── RAW DATA
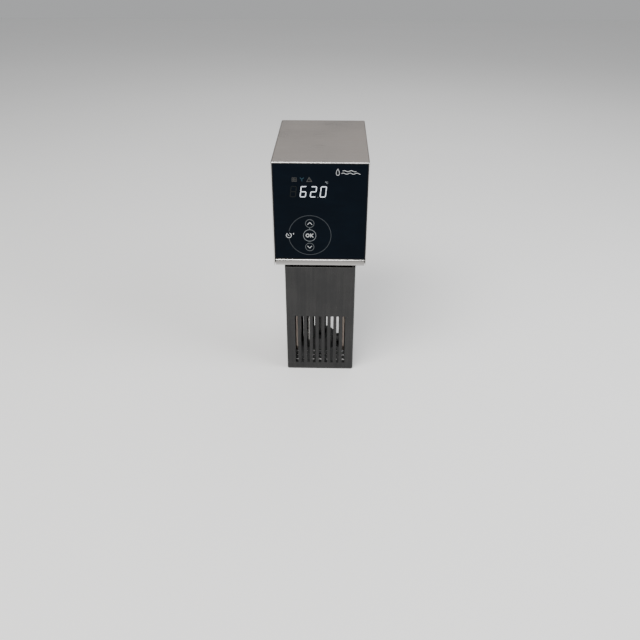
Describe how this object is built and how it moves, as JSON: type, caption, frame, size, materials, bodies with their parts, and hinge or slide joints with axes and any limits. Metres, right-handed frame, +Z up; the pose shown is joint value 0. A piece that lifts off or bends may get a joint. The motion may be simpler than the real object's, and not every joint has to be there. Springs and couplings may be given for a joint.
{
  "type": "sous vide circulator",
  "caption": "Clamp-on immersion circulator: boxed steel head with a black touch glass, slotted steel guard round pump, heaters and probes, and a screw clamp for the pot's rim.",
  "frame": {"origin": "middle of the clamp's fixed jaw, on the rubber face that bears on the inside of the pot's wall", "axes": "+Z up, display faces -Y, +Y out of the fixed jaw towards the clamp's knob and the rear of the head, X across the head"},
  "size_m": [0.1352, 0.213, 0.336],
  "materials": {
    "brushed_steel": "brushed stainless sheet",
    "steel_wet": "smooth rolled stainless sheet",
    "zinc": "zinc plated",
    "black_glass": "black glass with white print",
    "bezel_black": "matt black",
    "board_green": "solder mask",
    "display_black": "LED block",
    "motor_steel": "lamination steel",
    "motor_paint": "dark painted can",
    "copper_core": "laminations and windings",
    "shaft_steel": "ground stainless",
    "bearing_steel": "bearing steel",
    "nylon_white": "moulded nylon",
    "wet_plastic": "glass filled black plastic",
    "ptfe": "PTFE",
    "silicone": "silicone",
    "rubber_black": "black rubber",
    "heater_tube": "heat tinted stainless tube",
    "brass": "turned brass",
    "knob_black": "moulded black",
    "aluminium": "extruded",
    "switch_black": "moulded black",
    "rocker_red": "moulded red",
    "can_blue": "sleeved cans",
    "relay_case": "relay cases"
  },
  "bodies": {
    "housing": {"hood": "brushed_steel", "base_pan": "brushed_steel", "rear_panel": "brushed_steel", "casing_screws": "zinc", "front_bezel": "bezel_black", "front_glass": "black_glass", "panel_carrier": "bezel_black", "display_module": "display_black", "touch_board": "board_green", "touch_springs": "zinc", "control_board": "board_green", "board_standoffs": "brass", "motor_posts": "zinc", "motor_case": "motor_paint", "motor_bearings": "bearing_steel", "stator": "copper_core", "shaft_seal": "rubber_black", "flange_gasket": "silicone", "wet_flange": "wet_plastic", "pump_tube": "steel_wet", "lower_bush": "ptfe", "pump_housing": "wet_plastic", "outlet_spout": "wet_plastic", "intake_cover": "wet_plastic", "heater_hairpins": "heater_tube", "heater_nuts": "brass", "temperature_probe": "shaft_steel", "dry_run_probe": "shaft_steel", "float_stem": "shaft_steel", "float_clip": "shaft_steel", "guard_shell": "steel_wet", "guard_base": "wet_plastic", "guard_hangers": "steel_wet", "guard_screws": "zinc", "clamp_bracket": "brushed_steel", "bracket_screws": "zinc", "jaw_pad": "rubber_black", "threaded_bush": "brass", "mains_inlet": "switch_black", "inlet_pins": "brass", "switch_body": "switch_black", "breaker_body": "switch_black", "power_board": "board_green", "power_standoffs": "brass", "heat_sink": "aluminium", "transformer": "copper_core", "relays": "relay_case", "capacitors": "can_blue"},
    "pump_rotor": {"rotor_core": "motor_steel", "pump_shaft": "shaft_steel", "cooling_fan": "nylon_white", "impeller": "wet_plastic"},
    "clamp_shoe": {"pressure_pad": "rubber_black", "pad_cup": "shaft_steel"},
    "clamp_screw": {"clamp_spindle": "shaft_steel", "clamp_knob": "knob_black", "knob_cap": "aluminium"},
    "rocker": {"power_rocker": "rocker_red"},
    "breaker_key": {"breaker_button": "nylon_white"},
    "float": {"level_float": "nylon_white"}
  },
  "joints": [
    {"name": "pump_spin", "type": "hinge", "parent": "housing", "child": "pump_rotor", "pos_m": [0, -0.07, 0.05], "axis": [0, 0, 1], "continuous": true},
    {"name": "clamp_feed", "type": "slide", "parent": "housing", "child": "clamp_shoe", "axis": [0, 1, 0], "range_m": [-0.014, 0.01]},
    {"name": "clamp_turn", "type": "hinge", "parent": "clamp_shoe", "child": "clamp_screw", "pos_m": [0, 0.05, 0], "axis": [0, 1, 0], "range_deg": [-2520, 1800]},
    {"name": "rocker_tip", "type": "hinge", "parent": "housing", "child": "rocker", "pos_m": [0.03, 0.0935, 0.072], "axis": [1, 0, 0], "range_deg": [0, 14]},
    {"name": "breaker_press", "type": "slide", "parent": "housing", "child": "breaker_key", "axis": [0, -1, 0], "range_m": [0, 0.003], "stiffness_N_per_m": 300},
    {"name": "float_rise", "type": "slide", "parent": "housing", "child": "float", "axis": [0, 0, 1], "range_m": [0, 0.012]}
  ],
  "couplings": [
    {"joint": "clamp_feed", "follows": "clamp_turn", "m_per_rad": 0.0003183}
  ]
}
────
Reproduce every line above without error.

RESULT:
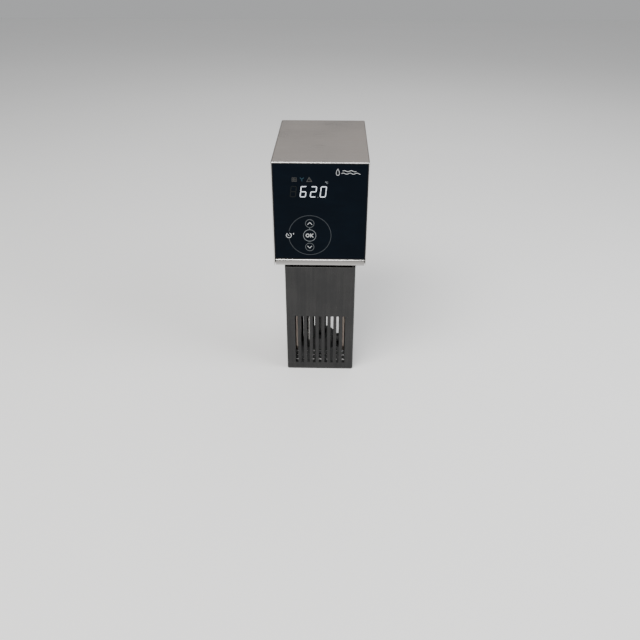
Describe how this object is built and how it moves, as JSON: type, caption, frame, size, materials, bodies with their parts, and hinge or slide joints with axes and any limits. Metres, right-handed frame, +Z up; the pose shown is joint value 0. A piece that lifts off or bends may get a joint. The motion may be simpler than the real object's, and not every joint has to be there. Springs and couplings may be given for a joint.
{
  "type": "sous vide circulator",
  "caption": "Clamp-on immersion circulator: boxed steel head with a black touch glass, slotted steel guard round pump, heaters and probes, and a screw clamp for the pot's rim.",
  "frame": {"origin": "middle of the clamp's fixed jaw, on the rubber face that bears on the inside of the pot's wall", "axes": "+Z up, display faces -Y, +Y out of the fixed jaw towards the clamp's knob and the rear of the head, X across the head"},
  "size_m": [0.1352, 0.213, 0.336],
  "materials": {
    "brushed_steel": "brushed stainless sheet",
    "steel_wet": "smooth rolled stainless sheet",
    "zinc": "zinc plated",
    "black_glass": "black glass with white print",
    "bezel_black": "matt black",
    "board_green": "solder mask",
    "display_black": "LED block",
    "motor_steel": "lamination steel",
    "motor_paint": "dark painted can",
    "copper_core": "laminations and windings",
    "shaft_steel": "ground stainless",
    "bearing_steel": "bearing steel",
    "nylon_white": "moulded nylon",
    "wet_plastic": "glass filled black plastic",
    "ptfe": "PTFE",
    "silicone": "silicone",
    "rubber_black": "black rubber",
    "heater_tube": "heat tinted stainless tube",
    "brass": "turned brass",
    "knob_black": "moulded black",
    "aluminium": "extruded",
    "switch_black": "moulded black",
    "rocker_red": "moulded red",
    "can_blue": "sleeved cans",
    "relay_case": "relay cases"
  },
  "bodies": {
    "housing": {"hood": "brushed_steel", "base_pan": "brushed_steel", "rear_panel": "brushed_steel", "casing_screws": "zinc", "front_bezel": "bezel_black", "front_glass": "black_glass", "panel_carrier": "bezel_black", "display_module": "display_black", "touch_board": "board_green", "touch_springs": "zinc", "control_board": "board_green", "board_standoffs": "brass", "motor_posts": "zinc", "motor_case": "motor_paint", "motor_bearings": "bearing_steel", "stator": "copper_core", "shaft_seal": "rubber_black", "flange_gasket": "silicone", "wet_flange": "wet_plastic", "pump_tube": "steel_wet", "lower_bush": "ptfe", "pump_housing": "wet_plastic", "outlet_spout": "wet_plastic", "intake_cover": "wet_plastic", "heater_hairpins": "heater_tube", "heater_nuts": "brass", "temperature_probe": "shaft_steel", "dry_run_probe": "shaft_steel", "float_stem": "shaft_steel", "float_clip": "shaft_steel", "guard_shell": "steel_wet", "guard_base": "wet_plastic", "guard_hangers": "steel_wet", "guard_screws": "zinc", "clamp_bracket": "brushed_steel", "bracket_screws": "zinc", "jaw_pad": "rubber_black", "threaded_bush": "brass", "mains_inlet": "switch_black", "inlet_pins": "brass", "switch_body": "switch_black", "breaker_body": "switch_black", "power_board": "board_green", "power_standoffs": "brass", "heat_sink": "aluminium", "transformer": "copper_core", "relays": "relay_case", "capacitors": "can_blue"},
    "pump_rotor": {"rotor_core": "motor_steel", "pump_shaft": "shaft_steel", "cooling_fan": "nylon_white", "impeller": "wet_plastic"},
    "clamp_shoe": {"pressure_pad": "rubber_black", "pad_cup": "shaft_steel"},
    "clamp_screw": {"clamp_spindle": "shaft_steel", "clamp_knob": "knob_black", "knob_cap": "aluminium"},
    "rocker": {"power_rocker": "rocker_red"},
    "breaker_key": {"breaker_button": "nylon_white"},
    "float": {"level_float": "nylon_white"}
  },
  "joints": [
    {"name": "pump_spin", "type": "hinge", "parent": "housing", "child": "pump_rotor", "pos_m": [0, -0.07, 0.05], "axis": [0, 0, 1], "continuous": true},
    {"name": "clamp_feed", "type": "slide", "parent": "housing", "child": "clamp_shoe", "axis": [0, 1, 0], "range_m": [-0.014, 0.01]},
    {"name": "clamp_turn", "type": "hinge", "parent": "clamp_shoe", "child": "clamp_screw", "pos_m": [0, 0.05, 0], "axis": [0, 1, 0], "range_deg": [-2520, 1800]},
    {"name": "rocker_tip", "type": "hinge", "parent": "housing", "child": "rocker", "pos_m": [0.03, 0.0935, 0.072], "axis": [1, 0, 0], "range_deg": [0, 14]},
    {"name": "breaker_press", "type": "slide", "parent": "housing", "child": "breaker_key", "axis": [0, -1, 0], "range_m": [0, 0.003], "stiffness_N_per_m": 300},
    {"name": "float_rise", "type": "slide", "parent": "housing", "child": "float", "axis": [0, 0, 1], "range_m": [0, 0.012]}
  ],
  "couplings": [
    {"joint": "clamp_feed", "follows": "clamp_turn", "m_per_rad": 0.0003183}
  ]
}